From an employment standpoint, the ban imperils the livelihoods of an estimated three hundred thousand freelancers and gig workers who have cultivated client relationships, content distribution networks, and real‑time support services through Telegram's bot ecosystem, rendering their income streams vulnerable to interruption. The ensuing uncertainty may precipitate a temporary surge in unemployment filings within the urban informally employed demographic, exerting additional pressure upon state‑run employment exchanges already strained by the broader macro‑economic slowdown. In addition, the technology sector's human capital, including software developers tasked with maintaining integration interfaces and regional compliance modules for the application, faces the prospect of project suspensions and contract terminations, thereby attenuating the sector's contribution to the national Gross Domestic Product.
India's recourse to temporary bans for digital platforms is far from an isolated phenomenon, as comparable measures have been enacted by the Russian Federation, the Islamic Republic of Iran, the Republic of Indonesia, and the Islamic Republic of Pakistan, each citing concerns ranging from extremism to misinformation and the preservation of public morality. While the Russian authorities imposed restrictions predicated upon alleged subversive use during the conflict in Ukraine, Iran's prohibition emerged amidst heightened political dissent, Indonesia cited unregulated content violating local cultural norms, and Pakistan invoked its Prevention of Electronic Crimes Act to curtail extremist propaganda, thereby illustrating a mosaic of national security rationales that nonetheless intersect with broader commercial and consumer rights considerations. These divergent yet convergent regulatory maneuvers illuminate a pervasive tension within the global digital ecosystem, wherein sovereign governments grapple with the dual imperatives of safeguarding public order and sustaining an environment conducive to innovation, investment, and the unfettered flow of information essential to modern commerce.
Given the demonstrable reliance of countless Indian micro‑enterprises upon Telegram for cost‑effective customer outreach, one must inquire whether the temporary prohibition adhered to the procedural safeguards mandated by the Intermediary Guidelines Regulations, particularly the requirement of prior notice and proportionality assessment before curtailing a service integral to commercial activity. Furthermore, it is pertinent to question whether the fiscal impact on the informal sector, which is seldom reflected in tax revenue calculations, has been duly quantified in any impact‑assessment report submitted to the Parliament's standing committee on Information Technology. Equally, the broader jurisprudential implication arises as to whether the executive's reliance on vaguely defined national security grounds, without transparent evidentiary disclosure, contravenes the constitutional guarantee of freedom of expression and the principle of legality enshrined in the Indian Constitution.

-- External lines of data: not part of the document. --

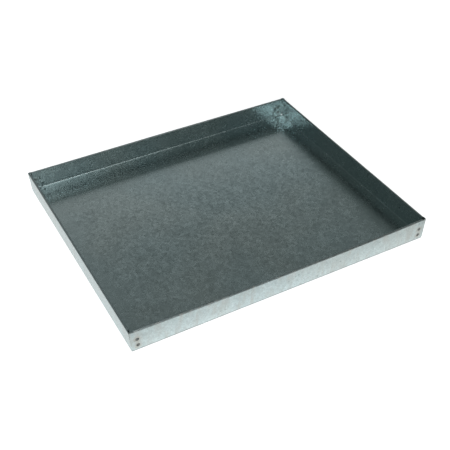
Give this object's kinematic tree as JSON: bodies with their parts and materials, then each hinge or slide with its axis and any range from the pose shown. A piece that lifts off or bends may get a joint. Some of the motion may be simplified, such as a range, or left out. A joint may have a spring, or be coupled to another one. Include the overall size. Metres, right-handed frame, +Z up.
{
  "type": "oil drain pan",
  "caption": "Shallow open rectangular drip tray folded from galvanised sheet steel, with rims hemmed inwards and lapped corners held by spot welds.",
  "frame": {"origin": "middle of the underside of the floor, under the centre of the tray", "axes": "+X along the long sides, +Y from the front wall to the back wall, +Z up out of the open top"},
  "size_m": [0.6, 0.5, 0.044],
  "materials": {
    "galvanised_steel": "hot-dip zinc coating with a fine spangle, satin",
    "weld_mark": "scorched, matt, slightly pitted"
  },
  "bodies": {
    "root": {"pan_sheet": "galvanised_steel", "weld_front_left_upper": "weld_mark", "weld_front_left_lower": "weld_mark", "weld_front_right_upper": "weld_mark", "weld_front_right_lower": "weld_mark", "weld_back_left_upper": "weld_mark", "weld_back_left_lower": "weld_mark", "weld_back_right_upper": "weld_mark", "weld_back_right_lower": "weld_mark"}
  },
  "joints": []
}
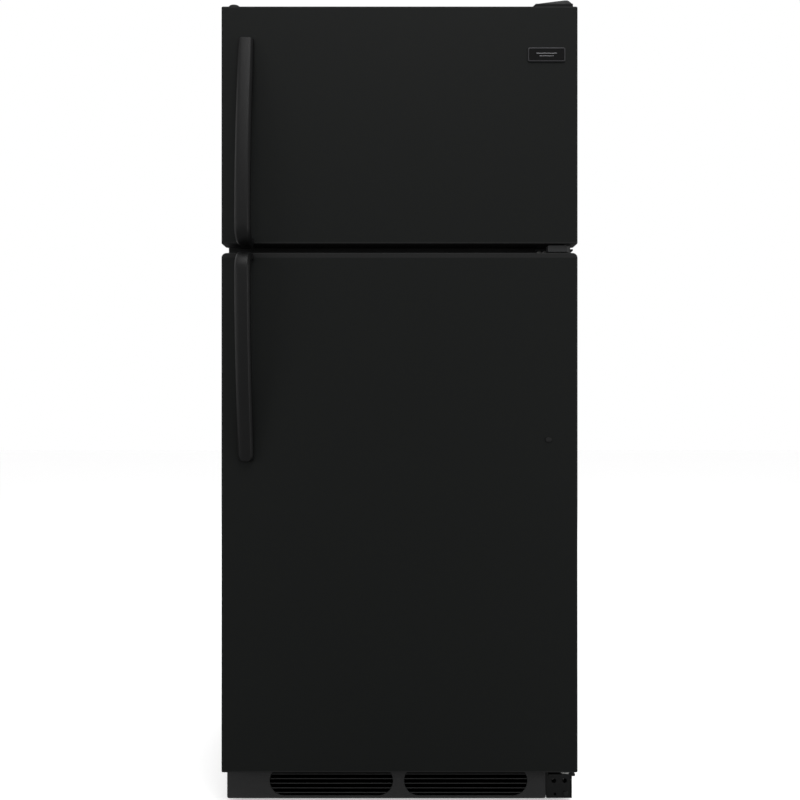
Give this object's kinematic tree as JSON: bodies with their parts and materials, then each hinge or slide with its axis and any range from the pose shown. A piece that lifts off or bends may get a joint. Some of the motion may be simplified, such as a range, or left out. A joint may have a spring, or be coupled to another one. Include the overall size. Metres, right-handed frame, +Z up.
{
  "type": "top freezer refrigerator",
  "caption": "Free-standing black top freezer refrigerator with a small freezer door over a tall fridge door, bowed bar handles on the left, hinges on the right and a louvred kick plate.",
  "frame": {"origin": "on the floor, at the middle of the width and depth of the whole outline", "axes": "+Z up, the doors face -Y, +X towards the hinge side, which is on the right of someone facing the doors"},
  "size_m": [0.762, 0.869, 1.748],
  "materials": {
    "black_enamel": "satin",
    "black_plastic": "satin",
    "handle_plastic": "satin",
    "grille_plastic": "satin",
    "nameplate_metal": "satin",
    "liner_plastic": "gloss",
    "foam": "matte",
    "zinc_steel": "satin",
    "hinge_steel": "satin",
    "center_hinge_metal": "satin",
    "gasket_rubber": "matte",
    "roller_plastic": "matte",
    "compressor_black": "gloss",
    "condenser_steel": "matte",
    "fan_plastic": "satin",
    "motor_metal": "satin",
    "evaporator_aluminium": "satin",
    "heater_steel": "satin",
    "white_plastic": "satin",
    "wire_white": "gloss",
    "clear_plastic": "gloss",
    "shelf_glass": "gloss",
    "lens_plastic": "satin",
    "knob_plastic": "satin",
    "rear_sheet": "satin"
  },
  "bodies": {
    "cabinet": {"cabinet_shell": "black_enamel", "cabinet_back_panel": "zinc_steel", "foam_insulation": "foam", "base_frame": "hinge_steel", "freezer_liner": "liner_plastic", "fridge_liner": "liner_plastic", "center_rail": "hinge_steel", "toe_grille": "grille_plastic", "top_hinge_bracket": "hinge_steel", "top_hinge_cover": "black_plastic", "center_hinge_bracket": "center_hinge_metal", "bottom_hinge_bracket": "hinge_steel", "hinge_screws": "zinc_steel", "rear_cover": "rear_sheet", "cord_gland": "black_plastic", "compressor": "compressor_black", "condenser_coil": "condenser_steel", "condenser_fan_motor": "motor_metal", "drain_pan": "black_plastic", "evaporator_coil": "evaporator_aluminium", "defrost_heater": "heater_steel", "evaporator_fan_motor": "motor_metal", "evaporator_cover": "white_plastic", "freezer_shelf": "wire_white", "fridge_shelf_frames": "white_plastic", "fridge_shelf_glass": "shelf_glass", "crisper_cover": "white_plastic", "control_housing": "white_plastic", "light_cover": "lens_plastic"},
    "condenser_fan": {"condenser_fan_blade": "fan_plastic"},
    "evaporator_fan": {"evaporator_fan_blade": "fan_plastic"},
    "crisper_left": {"crisper_left": "clear_plastic"},
    "crisper_right": {"crisper_right": "clear_plastic"},
    "deli_drawer": {"deli_drawer": "clear_plastic"},
    "humidity_slider_left": {"humidity_slider_left": "knob_plastic"},
    "humidity_slider_right": {"humidity_slider_right": "knob_plastic"},
    "fridge_control_knob": {"fridge_control_knob": "knob_plastic"},
    "freezer_control_knob": {"freezer_control_knob": "knob_plastic"},
    "light_switch": {"light_switch": "white_plastic"},
    "front_leg_left": {"front_leg_left": "zinc_steel"},
    "front_leg_right": {"front_leg_right": "zinc_steel"},
    "rear_roller_left": {"rear_roller_left": "roller_plastic"},
    "rear_roller_right": {"rear_roller_right": "roller_plastic"},
    "freezer_door": {"freezer_door_skin": "black_enamel", "freezer_door_foam": "foam", "freezer_door_liner": "liner_plastic", "freezer_door_end_caps": "black_plastic", "freezer_door_gasket": "gasket_rubber", "freezer_door_bins": "clear_plastic", "freezer_door_handle": "handle_plastic", "freezer_door_plug": "black_plastic", "nameplate": "nameplate_metal"},
    "fridge_door": {"fridge_door_skin": "black_enamel", "fridge_door_foam": "foam", "fridge_door_liner": "liner_plastic", "fridge_door_end_caps": "black_plastic", "fridge_door_gasket": "gasket_rubber", "fridge_door_bins": "clear_plastic", "fridge_door_handle": "handle_plastic"},
    "dairy_door": {"dairy_door": "clear_plastic"}
  },
  "joints": [
    {"name": "freezer_door_hinge", "type": "hinge", "parent": "cabinet", "child": "freezer_door", "pos_m": [0.357, -0.3475, 1.467], "axis": [0, 0, 1], "range_deg": [0, 130]},
    {"name": "fridge_door_hinge", "type": "hinge", "parent": "cabinet", "child": "fridge_door", "pos_m": [0.357, -0.3475, 0.639], "axis": [0, 0, 1], "range_deg": [0, 130]},
    {"name": "dairy_flap_hinge", "type": "hinge", "parent": "fridge_door", "child": "dairy_door", "pos_m": [-0.15, -0.222, 1.082], "axis": [1, 0, 0], "range_deg": [0, 85]},
    {"name": "crisper_left_slide", "type": "slide", "parent": "cabinet", "child": "crisper_left", "axis": [0, -1, 0], "range_m": [0, 0.085]},
    {"name": "crisper_right_slide", "type": "slide", "parent": "cabinet", "child": "crisper_right", "axis": [0, -1, 0], "range_m": [0, 0.085]},
    {"name": "deli_drawer_slide", "type": "slide", "parent": "cabinet", "child": "deli_drawer", "axis": [0, -1, 0], "range_m": [0, 0.13]},
    {"name": "humidity_left_slide", "type": "slide", "parent": "cabinet", "child": "humidity_slider_left", "axis": [1, 0, 0], "range_m": [-0.02, 0.02]},
    {"name": "humidity_right_slide", "type": "slide", "parent": "cabinet", "child": "humidity_slider_right", "axis": [1, 0, 0], "range_m": [-0.02, 0.02]},
    {"name": "fridge_control_turn", "type": "hinge", "parent": "cabinet", "child": "fridge_control_knob", "pos_m": [-0.11, -0.24, 1.146], "axis": [0, -1, 0], "range_deg": [-120, 120]},
    {"name": "freezer_control_turn", "type": "hinge", "parent": "cabinet", "child": "freezer_control_knob", "pos_m": [0.04, -0.24, 1.146], "axis": [0, -1, 0], "range_deg": [-120, 120]},
    {"name": "light_switch_travel", "type": "slide", "parent": "cabinet", "child": "light_switch", "axis": [0, -1, 0], "range_m": [0, 0.008]},
    {"name": "front_leg_left_adjust", "type": "slide", "parent": "cabinet", "child": "front_leg_left", "axis": [0, 0, -1], "range_m": [0, 0.015]},
    {"name": "front_leg_right_adjust", "type": "slide", "parent": "cabinet", "child": "front_leg_right", "axis": [0, 0, -1], "range_m": [0, 0.015]},
    {"name": "rear_roller_left_spin", "type": "hinge", "parent": "cabinet", "child": "rear_roller_left", "pos_m": [-0.3, 0.385, 0.02], "axis": [1, 0, 0], "continuous": true},
    {"name": "rear_roller_right_spin", "type": "hinge", "parent": "cabinet", "child": "rear_roller_right", "pos_m": [0.3, 0.385, 0.02], "axis": [1, 0, 0], "continuous": true},
    {"name": "condenser_fan_spin", "type": "hinge", "parent": "cabinet", "child": "condenser_fan", "pos_m": [0.03, 0.305, 0.15], "axis": [1, 0, 0], "continuous": true},
    {"name": "evaporator_fan_spin", "type": "hinge", "parent": "cabinet", "child": "evaporator_fan", "pos_m": [0, 0.32, 1.54], "axis": [0, 1, 0], "continuous": true}
  ],
  "couplings": [
    {"joint": "light_switch_travel", "follows": "fridge_door_hinge", "m_per_rad": 0.0035}
  ]
}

In the context of international practice, one may also contemplate whether the disparate standards applied by nations such as Indonesia or Pakistan, which have instituted more enduring bans without commensurate compensation mechanisms for affected businesses, reveal a systemic deficiency in global digital governance frameworks.
Another line of inquiry pertains to the adequacy of the compensation framework, if any, offered to enterprises compelled to suspend operations, raising the question of whether existing statutes provide a viable remedial avenue for loss of revenue attributable to state‑initiated digital interdiction. Additionally, the role of the Telecom Regulatory Authority of India in overseeing compliance by service providers warrants scrutiny, as one must consider whether the ARPU (average revenue per user) impact from enforced blocking could create perverse incentives that undermine the regulator's consumer‑protection mandate. Moreover, the episodic nature of such bans invites reflection on whether the current legislative architecture, which permits ad‑hoc injunctions without a standing judicial review mechanism, inadvertently fosters an environment wherein executive discretion eclipses due process, thereby eroding public confidence in impartial governance. Consequently, the overarching policy dilemma emerges: should India institute a transparent, multi‑stakeholder oversight committee endowed with statutory authority to evaluate the proportionality of future digital curtailments, or will the perpetuation of opaque decision‑making continue to jeopardize both economic resilience and constitutional liberties?